One or more categorical variables can be selected from one of the Variables Available or independent variables lists. A new entry will be created in the independent variables list in the form of Dummy(C10 Region). If the selection contains interactions, dummies will be created in the form of Dummy(C10 Region x C11 Type).
Sometimes, it may be important to select the interaction terms in a specific order which may be different to their default order in the Variables Available list. In this case, you can select the columns for the independent variables list by clicking on the [Variable] button in the desired order before selecting them for interactions or dummies.
Once one or more dummy variables have been included in the model, the next dialogue will ask whether you wish to include all dummy variables corresponding to all levels of a factor (or an interaction term of factors), or omit the first level or the last level. This dialogue may have other fields in some procedures. The purpose of this exercise is to provide you with a facility to remove the linear dependencies created when all levels of factors are included in the model. For example, suppose the first option was selected and a dummy variable created for each level of a factor. This results in an over-parameterised model, since the full set of dummy variables for any factor will always add up to the unity vector. If a model is run in this configuration, the regression algorithm will detect and omit the dummy variables that cause the collinearity as and when they occur. In regression models where a constant term is included, UNISTAT will naturally omit the last dummy variable for each factor, and each factor with i levels will end up contributing (i – 1) degrees of freedom to the model (if no other dependencies exist in data). The interaction terms will also include dummy variables for all possible combinations of their individual factor levels. Again, if no other dependencies exist, they will only contribute to the model with (i – 1)(j – 1) degrees of freedom in the case of a two-way interaction and (i – 1)(j – 1)(k – 1) in the case of a three-way interaction. However, if a constant term is not included in the model, then all levels of the first factor will be included. You are advised to consider these issues before running a model with dummy variables and omit either the first or the last level in order not to end up with unexpected results.

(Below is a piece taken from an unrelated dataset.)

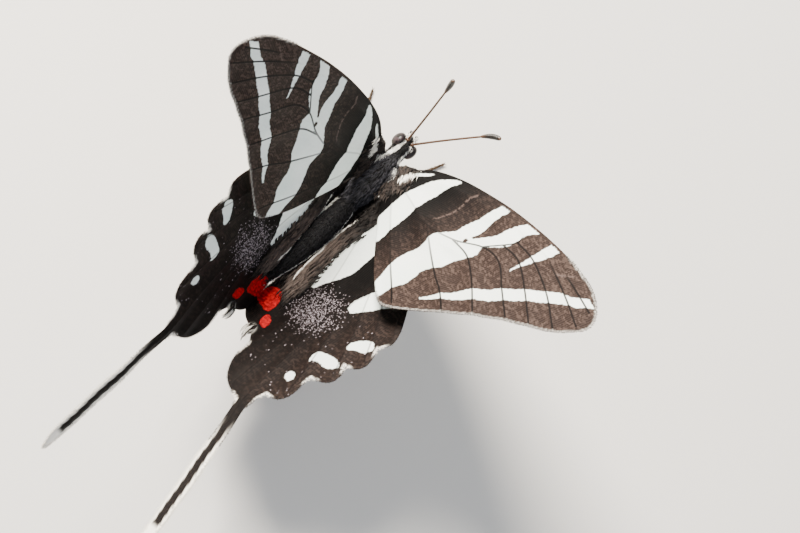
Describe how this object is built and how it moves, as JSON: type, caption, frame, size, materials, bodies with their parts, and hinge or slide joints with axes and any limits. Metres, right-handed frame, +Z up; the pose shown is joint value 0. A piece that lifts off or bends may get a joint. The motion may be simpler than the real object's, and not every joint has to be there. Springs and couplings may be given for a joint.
{
  "type": "zebra swallowtail butterfly model",
  "caption": "Life-size still model of a long-tailed black and white swallowtail butterfly standing with its wings raised in a V.",
  "frame": {"origin": "on the floor, under the centre of the box round the whole butterfly", "axes": "+Y towards the head along the body, +Z up, +X to the butterfly's own right"},
  "size_m": [0.05, 0.066, 0.0399],
  "materials": {
    "wing_scales": "black-brown wing scales crossed by white bands with a faint mint tint, a red spot near the body on each hindwing",
    "body_fur": "short black fur with white lines along the head and shoulders",
    "abdomen_fur": "black above, pale along the sides and below, short fur",
    "eye": "dark faceted compound eye, glossy",
    "cuticle": "brown horny cuticle with a soft gloss",
    "leg_scales": "legs with pale scales above and dark brown tarsi"
  },
  "bodies": {
    "root": {"thorax": "body_fur", "abdomen": "abdomen_fur", "head": "body_fur", "eye_right": "eye", "eye_left": "eye", "antenna_right": "cuticle", "antenna_left": "cuticle", "palp_right": "body_fur", "palp_left": "body_fur", "proboscis": "cuticle", "forewing_right": "wing_scales", "forewing_left": "wing_scales", "hindwing_right": "wing_scales", "hindwing_left": "wing_scales", "leg_fore_right": "leg_scales", "leg_fore_left": "leg_scales", "leg_mid_right": "leg_scales", "leg_mid_left": "leg_scales", "leg_hind_right": "leg_scales", "leg_hind_left": "leg_scales"}
  },
  "joints": []
}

If you wish to omit levels other than the first or last, or include dummy variables with values other than 0 or 1 (i.e. in order to apply contrasts), it is advised that you construct dummy variables as data columns first. In Stand-Alone Mode, you can do this automatically using the Data Processor’s Dummy() function (see 3.4.2.5. Statistical Functions). Dummy variables created in this way should be included in the analysis by selecting them as [Variable]s.
Full: This button becomes active when two or more items are selected from one of the independent variables or Variables Available lists. Dummy variables for each column selected, as well as dummies for all possible interaction terms (up to 3-way) will be created automatically. The number of new independent variables added to the model is determined by the number of distinct values (levels) of the selected columns. For each interaction term, this number is equal to the product of the number of levels in all variables in the term.

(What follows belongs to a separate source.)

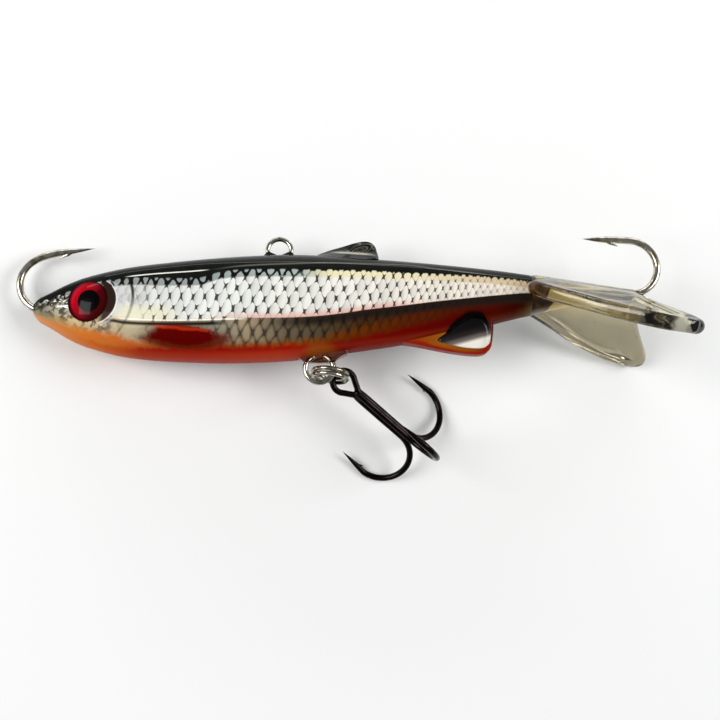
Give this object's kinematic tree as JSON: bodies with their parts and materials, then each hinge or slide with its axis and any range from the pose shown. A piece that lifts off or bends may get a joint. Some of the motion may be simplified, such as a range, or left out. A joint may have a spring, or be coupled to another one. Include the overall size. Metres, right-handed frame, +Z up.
{
  "type": "ice fishing jig",
  "caption": "Small fish moulded in clear plastic over a printed metal core, with a fixed hook at nose and tail, a forked tail, a line tie on the back and a treble below.",
  "frame": {"origin": "on the table top, below the middle of the whole jig as it lies", "axes": "+X from the nose towards the tail, +Y towards the fish's back, +Z up from the table; the fish lies on its right side"},
  "size_m": [0.0886, 0.034, 0.027],
  "materials": {
    "clear_body": "glossy clear plastic over printed foil and lacquer",
    "eye": "glossy clear red dome with a black pupil",
    "bronze_nickel": "polished bronze-toned nickel plate",
    "nickel": "bright nickel plate",
    "black_nickel": "polished black nickel plate"
  },
  "bodies": {
    "root": {"clear_body": "clear_body", "left_eye": "eye", "right_eye": "eye", "nose_hook": "bronze_nickel", "tail_hook": "bronze_nickel", "line_tie": "nickel", "belly_loop": "nickel", "split_ring": "nickel", "treble_hook": "black_nickel"}
  },
  "joints": []
}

For example, suppose two columns are highlighted, C10 Region and C11 Type. Then the following three terms will be created: Dummy(C10 Region), Dummy(C11 Type), Dummy(C10 Region*C11 Type). If four columns are highlighted, C1, C2, C3, C4, then 14 new dummy terms will be created in the following order: Dummy(C1), Dummy(C2), Dummy(C3), Dummy(C4), Dummy(C1*C2), Dummy(C1*C3), Dummy(C1*C4), Dummy(C2*C3), Dummy(C2*C4), Dummy(C3*C4), Dummy(C1*C2*C3), Dummy(C1*C2*C4), Dummy(C1*C3*C4), Dummy(C2*C3*C4). Also suppose that C1, C2, C3, C4 contain 2, 3, 4, 5 levels respectively. Then the total number of variables added to the model will be 239.

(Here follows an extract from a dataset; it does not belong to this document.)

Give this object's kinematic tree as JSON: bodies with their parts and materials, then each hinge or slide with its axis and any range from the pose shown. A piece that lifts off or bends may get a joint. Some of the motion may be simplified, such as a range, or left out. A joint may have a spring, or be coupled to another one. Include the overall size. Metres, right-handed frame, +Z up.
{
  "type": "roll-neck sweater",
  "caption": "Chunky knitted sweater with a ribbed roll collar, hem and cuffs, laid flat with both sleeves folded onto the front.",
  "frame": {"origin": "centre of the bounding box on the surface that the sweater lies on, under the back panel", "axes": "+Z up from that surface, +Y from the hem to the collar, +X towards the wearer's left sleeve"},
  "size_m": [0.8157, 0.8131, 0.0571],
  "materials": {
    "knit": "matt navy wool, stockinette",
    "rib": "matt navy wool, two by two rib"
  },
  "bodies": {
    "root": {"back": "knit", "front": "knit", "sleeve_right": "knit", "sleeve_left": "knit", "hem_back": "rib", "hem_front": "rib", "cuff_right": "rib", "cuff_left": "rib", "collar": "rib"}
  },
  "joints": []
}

WARNING! Ensure that the columns selected as Dummy are categorical variables containing a limited number of distinct values.
Lag/Lead: This button is used to create new variables by shifting the rows of an existing variable up or down. If you highlight some columns and click on the [Lag/Lead] button, these will be transferred to the Variables Selected list as Lag(C1 Label1;0), Lag(C2 Label2;0), etc. In this case, after clicking [Next] a further dialogue will ask for the size of the lags (or leads) for each [Lag/Lead] variable selected.
You can select the same variable an unlimited number of times, in order to include it in the model with different sizes of lags/leads. Enter a negative integer to define a selection as a lag and a positive integer for a lead. Leaving an entry as zero means that the selected variable will be included in the model without modification. When, for instance, -2 is entered for a lag, the program will create a new variable internally, starting from the third case of the original column. Therefore this variable will have two observations missing at the end. On the other hand, when 2 is entered for a lead variable, its first observation will correspond to the third row of the data matrix, the first two cases will be defined as missing and the last two cases will be omitted.
WARNING! Selection of lag/lead variables results in a loss of degrees of freedom. You must ensure that there is a sufficient number of cases (rows) in the data matrix when lags and / or leads are selected.
WARNING! The interpretation of lag/lead variables may not be clear when they are selected along with factors for categorical analysis (see 2.1.2. Categorical Data Analysis) or with the Data Processor’s Data → Select Row function. The use of lag/lead variables is not prevented in such cases you should ensure that their effect is unambiguous.